Function Parameters (Arguments)

Parameter Type Description Mandatory/Default
studyid Character The study ID number, which uniquely identifies the study within the database. Mandatory
path_db Character The path to the database file. This could be a path to an SQLite database or a directory containing .xpt files. Mandatory
fake_study Boolean Indicates if the study data has been generated using the SENDsanitizer package. Optional (Default: FALSE)
use_xpt_file Boolean Specifies whether to use .xpt file format when dealing with data generated by the SENDsanitizer package. Optional (Default: FALSE)

Output

Returns a cleaned data.frame with the following columns:

  • STUDYID
  • USUBJID
  • Species
  • SEX
  • ARMCD
  • SETCD

The cleaned data is now ready to be used for further analysis.

Implementation Details

The get_compile_data function leverages the following steps to calculate the compile_data data frame for a given study:

Database Connection

-This function connects to a SQLite database or reads .xpt files specified by path_db.

Data Fetching

The function retrieves data from the following SEND domains based on the input parameters:

  • DM (Demographics): Provides animal-level information.
  • DS (Disposition): Identifies recovery animals using the DSDECOD column.
  • PC (Pharmacokinetics): Excludes TK animals for rats and mice based on USUBJID.
  • TX (Treatment): Determines dose levels such as “vehicle” or “HD.”

Filtering Steps

  • Filtering Recovery Animals
    Recovery animals are excluded by filtering the DM data based on DSDECOD values in the DS domain.

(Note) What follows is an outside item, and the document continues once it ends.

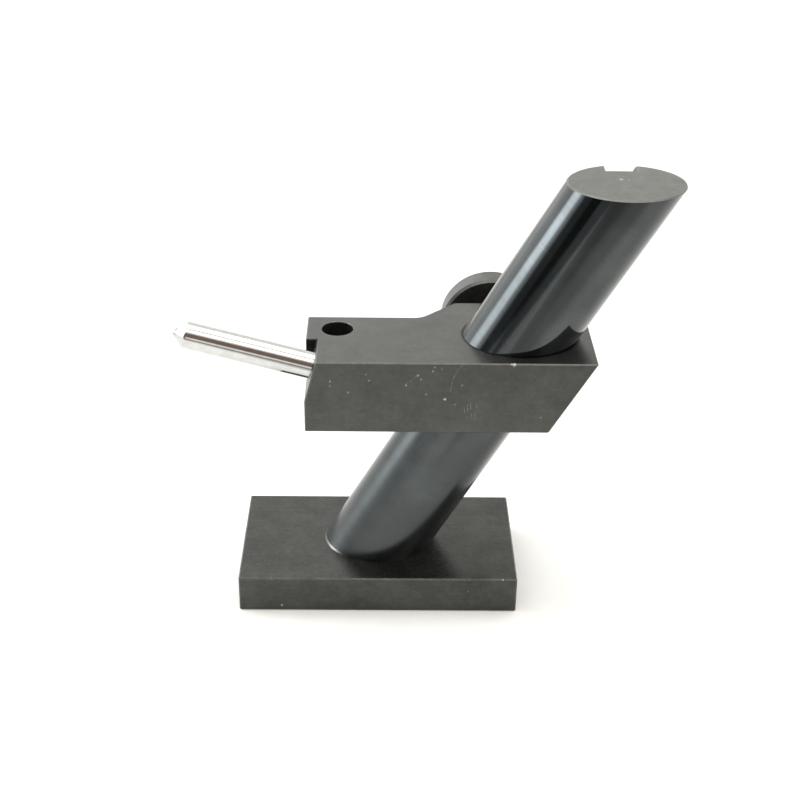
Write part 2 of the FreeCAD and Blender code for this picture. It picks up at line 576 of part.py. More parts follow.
# the upright seat's screw lies along Y, point to the front
up_place = Placement(Vector(BLOCK_X - D["upright_x"], D["arm_back"], BLOCK_Z), Rotation(Vector(1, 0, 0), 90.0))
up_grub = grub("upright_grub_screw", up_place, D["grub_short"] + 0.1, "grub_short")

# ---------------------------------------------------------------- check and write
doc.recompute()
NODES = [
    ("base_plate", [base]), ("leaning_post", [post]), ("post_screws", screws), ("post_dowel", [dowel]),
    ("slide_block", [block]), ("clamp_shoe", [shoe]), ("clamp_stud", [stud]), ("clamp_knob", [knob]),
    ("knob_roll_pin", [roll]), ("tool_shank", [shank]), ("tool_nib", [nib]), ("tool_pad", [tool_pad]),
    ("tool_grub_screw", [tool_grub]), ("upright_grub_screw", [up_grub]),
]
for o in doc.Objects:
    if "Invalid" in o.State or "Error" in o.State:
        raise RuntimeError("object in error: " + o.Name)
os.makedirs("parts", exist_ok=True)
for name, bodies in NODES:
    shapes = []
    for b in bodies:
        s = b.Shape.copy()
        if s.isNull() or not s.isValid() or len(s.Solids) != 1:
            raise RuntimeError("bad shape: " + name)
        shapes.append(s)
    out = shapes[0] if len(shapes) == 1 else Part.makeCompound(shapes)
    out.exportStep("parts/%s.step" % name)
    bb = out.BoundBox
    print("%-20s solids %d vol %.1f  x %.2f..%.2f y %.2f..%.2f z %.2f..%.2f" % (
        name, len(out.Solids), out.Volume, bb.XMin, bb.XMax, bb.YMin, bb.YMax, bb.ZMin, bb.ZMax))
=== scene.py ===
import math

import bmesh
import bpy
from mathutils import Matrix, Vector


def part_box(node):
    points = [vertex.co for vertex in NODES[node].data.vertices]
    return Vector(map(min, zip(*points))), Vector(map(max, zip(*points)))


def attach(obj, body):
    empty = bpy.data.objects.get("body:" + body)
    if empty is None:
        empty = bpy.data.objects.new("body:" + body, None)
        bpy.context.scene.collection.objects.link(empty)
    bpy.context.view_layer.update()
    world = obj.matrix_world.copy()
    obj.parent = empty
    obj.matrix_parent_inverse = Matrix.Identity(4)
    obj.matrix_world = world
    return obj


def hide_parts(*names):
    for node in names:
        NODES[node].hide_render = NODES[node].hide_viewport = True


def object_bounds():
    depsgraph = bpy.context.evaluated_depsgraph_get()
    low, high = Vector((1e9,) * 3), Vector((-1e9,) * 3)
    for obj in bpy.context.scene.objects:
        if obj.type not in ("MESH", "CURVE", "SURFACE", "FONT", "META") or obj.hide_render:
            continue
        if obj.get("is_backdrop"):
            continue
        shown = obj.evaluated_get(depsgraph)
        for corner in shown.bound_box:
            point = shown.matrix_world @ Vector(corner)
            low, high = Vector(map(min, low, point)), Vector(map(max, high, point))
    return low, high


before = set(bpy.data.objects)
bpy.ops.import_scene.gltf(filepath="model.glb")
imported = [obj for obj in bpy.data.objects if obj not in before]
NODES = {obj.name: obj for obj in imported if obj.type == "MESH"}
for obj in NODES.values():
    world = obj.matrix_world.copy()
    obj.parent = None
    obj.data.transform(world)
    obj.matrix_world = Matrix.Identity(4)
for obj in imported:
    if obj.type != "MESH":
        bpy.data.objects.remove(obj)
CAD_LO, CAD_HI = (v.copy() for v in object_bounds())

MM = 0.001
LEAN = math.radians(30.0)
TILT = math.radians(15.0)


# ---------------------------------------------------------------- node helper
class Mat:
    """A material whose nodes are wired by short calls; lengths are in millimetres of the part's own frame."""

    def __init__(self, name):
        self.m = bpy.data.materials.new(name)
        self.m.use_nodes = True
        self.t = self.m.node_tree
        self.t.nodes.clear()
        self.out = self.t.nodes.new("ShaderNodeOutputMaterial")
        self.b = self.t.nodes.new("ShaderNodeBsdfPrincipled")
        self.t.links.new(self.b.outputs["BSDF"], self.out.inputs["Surface"])
        tc = self.t.nodes.new("ShaderNodeTexCoord")
        s = self.t.nodes.new("ShaderNodeVectorMath")
        s.operation = "SCALE"
        s.inputs["Scale"].default_value = 1000.0
        self.t.links.new(tc.outputs["Object"], s.inputs[0])
        self.pos = s.outputs[0]

    def put(self, sock, v):
        if isinstance(v, bpy.types.NodeSocket):
            self.t.links.new(v, sock)
        elif isinstance(v, (tuple, list)) and sock.type == "RGBA" and len(v) == 3:
            sock.default_value = (*v, 1.0)
        else:
            sock.default_value = v

    def math(self, op, a, b=0.0, clamp=False):
        n = self.t.nodes.new("ShaderNodeMath")
        n.operation = op
        n.use_clamp = clamp
        self.put(n.inputs[0], a)
        self.put(n.inputs[1], b)
        return n.outputs[0]

    def vmath(self, op, a, b=(0.0, 0.0, 0.0)):
        n = self.t.nodes.new("ShaderNodeVectorMath")
        n.operation = op
        self.put(n.inputs[0], a)
        self.put(n.inputs[1], b)
        return n.outputs["Value"] if op in ("DOT_PRODUCT", "LENGTH", "DISTANCE") else n.outputs[0]

    def xyz(self, v=None):
        n = self.t.nodes.new("ShaderNodeSeparateXYZ")
        self.put(n.inputs[0], self.pos if v is None else v)
        return n.outputs

    def comb(self, x, y, z):
        n = self.t.nodes.new("ShaderNodeCombineXYZ")
        for i, v in enumerate((x, y, z)):
            self.put(n.inputs[i], v)
        return n.outputs[0]

    def stretch(self, scale, turn=(0.0, 0.0, 0.0), v=None, shift=(0.0, 0.0, 0.0)):
        """The position, turned and then scaled axis by axis."""
        r = self.t.nodes.new("ShaderNodeMapping")
        r.vector_type = "POINT"
        r.inputs["Rotation"].default_value = turn
        self.put(r.inputs["Vector"], self.pos if v is None else v)
        s = self.t.nodes.new("ShaderNodeMapping")
        s.vector_type = "POINT"
        s.inputs["Scale"].default_value = scale
        s.inputs["Location"].default_value = shift
        self.t.links.new(r.outputs[0], s.inputs["Vector"])
        return s.outputs[0]

    def noise(self, scale, detail=3.0, rough=0.55, v=None, dist=0.0):
        n = self.t.nodes.new("ShaderNodeTexNoise")
        self.put(n.inputs["Vector"], self.pos if v is None else v)
        n.inputs["Scale"].default_value = scale
        n.inputs["Detail"].default_value = detail
        n.inputs["Roughness"].default_value = rough
        n.inputs["Distortion"].default_value = dist
        return n.outputs[0]

    def cells(self, scale, v=None, rand=1.0):
        n = self.t.nodes.new("ShaderNodeTexVoronoi")
        self.put(n.inputs["Vector"], self.pos if v is None else v)
        n.inputs["Scale"].default_value = scale
        n.inputs["Randomness"].default_value = rand
        return n.outputs

    def span(self, v, a, b, lo=0.0, hi=1.0, smooth=False):
        n = self.t.nodes.new("ShaderNodeMapRange")
        n.interpolation_type = "SMOOTHSTEP" if smooth else "LINEAR"
        n.clamp = True
        self.put(n.inputs["Value"], v)
        n.inputs["From Min"].default_value = a
        n.inputs["From Max"].default_value = b
        n.inputs["To Min"].default_value = lo
        n.inputs["To Max"].default_value = hi
        return n.outputs[0]

    def mix(self, f, a, b, mode="MIX"):
        n = self.t.nodes.new("ShaderNodeMix")
        n.data_type = "RGBA"
        n.blend_type = mode
        self.put(n.inputs["Factor"], f)
        self.put([s for s in n.inputs if s.name == "A" and s.type == "RGBA"][0], a)
        self.put([s for s in n.inputs if s.name == "B" and s.type == "RGBA"][0], b)
        return [s for s in n.outputs if s.type == "RGBA"][0]

    def fmix(self, f, a, b):
        n = self.t.nodes.new("ShaderNodeMix")
        n.data_type = "FLOAT"
        self.put(n.inputs["Factor"], f)
        self.put(n.inputs["A"], a)
        self.put(n.inputs["B"], b)
        return n.outputs[0]

    def bump(self, height, distance, strength=1.0, normal=None):
        n = self.t.nodes.new("ShaderNodeBump")
        n.inputs["Strength"].default_value = strength
        n.inputs["Distance"].default_value = distance * MM
        self.put(n.inputs["Height"], height)
        if normal is not None:
            self.t.links.new(normal, n.inputs["Normal"])
        return n.outputs[0]

    def edge(self, radius, lo=0.02, hi=0.25):
        """1 on outside and inside edges within about radius, 0 on open faces."""
        n = self.t.nodes.new("ShaderNodeBevel")
        n.samples = 6
        n.inputs["Radius"].default_value = radius * MM
        g = self.t.nodes.new("ShaderNodeNewGeometry")
        d = self.vmath("DOT_PRODUCT", n.outputs[0], g.outputs["Normal"])
        return self.span(self.math("SUBTRACT", 1.0, d), lo, hi)

    def spots(self, places, soft=0.6):
        """Sum of small marks: (x, y, z, radius, strength)."""
        total = None
        wob = self.math("MULTIPLY", self.math("SUBTRACT", self.noise(2.2, 2.0), 0.5), 0.9)
        for x, y, z, r, s in places:
            d = self.vmath("DISTANCE", self.pos, (x, y, z))
            d = self.math("ADD", d, self.math("MULTIPLY", wob, r))
            k = self.span(d, r * soft, r, s, 0.0, smooth=True)
            total = k if total is None else self.math("MAXIMUM", total, k)
        return total

    def scratches(self, lines, width=0.12):
        """Sum of fine straight scratches: (ax, ay, az, bx, by, bz, strength)."""
        total = None
        for ax, ay, az, bx, by, bz, s in lines:
            a, b = Vector((ax, ay, az)), Vector((bx, by, bz))
            u = (b - a).normalized()
            rel = self.vmath("SUBTRACT", self.pos, tuple(a))
            along = self.vmath("DOT_PRODUCT", rel, tuple(u))
            ln = self.vmath("LENGTH", rel)
            off = self.math("SQRT", self.math("MAXIMUM", self.math("SUBTRACT", self.math("MULTIPLY", ln, ln), self.math("MULTIPLY", along, along)), 0.0))
            k = self.span(off, width * 0.35, width, 1.0, 0.0)
            ends = self.math("MULTIPLY", self.span(along, -0.2, 0.4), self.span(along, (b - a).length - 0.4, (b - a).length + 0.2, 1.0, 0.0))
            k = self.math("MULTIPLY", self.math("MULTIPLY", k, ends), s)
            total = k if total is None else self.math("MAXIMUM", total, k)
        return total

    def finish(self, color, rough, metal=0.0, normal=None, ior=1.5, spec=0.5, coat=0.0, coat_rough=0.1):
        b = self.b.inputs
        self.put(b["Base Color"], color)
        self.put(b["Roughness"], rough)
        self.put(b["Metallic"], metal)
        b["IOR"].default_value = ior
        b["Specular IOR Level"].default_value = spec
        b["Coat Weight"].default_value = coat
        b["Coat Roughness"].default_value = coat_rough
        if normal is not None:
            self.t.links.new(normal, b["Normal"])
        return self.m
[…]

  • Filtering Toxicokinetic (TK) Animals
    For studies involving rats or mice, the function removes animals whose USUBJID appears in the PC domain.

  • Dose Selection
    The function identifies and retains animals assigned to either the “vehicle” group or the “high-dose” (HD) group by applying dose-ranking logic from the TX domain, where “Control” groups are reclassified as “vehicle.”

Examples Usage

# Example usage with SQLite database
df <- get_compile_data(
  studyid = "1234123",
  path_db = "path/to/database.db"
)

# Example usage with .xpt files
df <- get_compile_data(
  studyid = "1234123",
  path_db = "path/to/files",
  fake_study = TRUE,
  use_xpt_file = TRUE
)

Required Libraries

This function requires the following R packages:

  • DBI
  • RSQLite
  • data.table
  • dplyr
  • haven
  • tidyr
  • stringr

##Notes

  • The function assumes standard SEND domains and column names.
  • For non-standard data, adjustments may be needed.
  • Check your database or .xpt files to ensure compatibility with the function.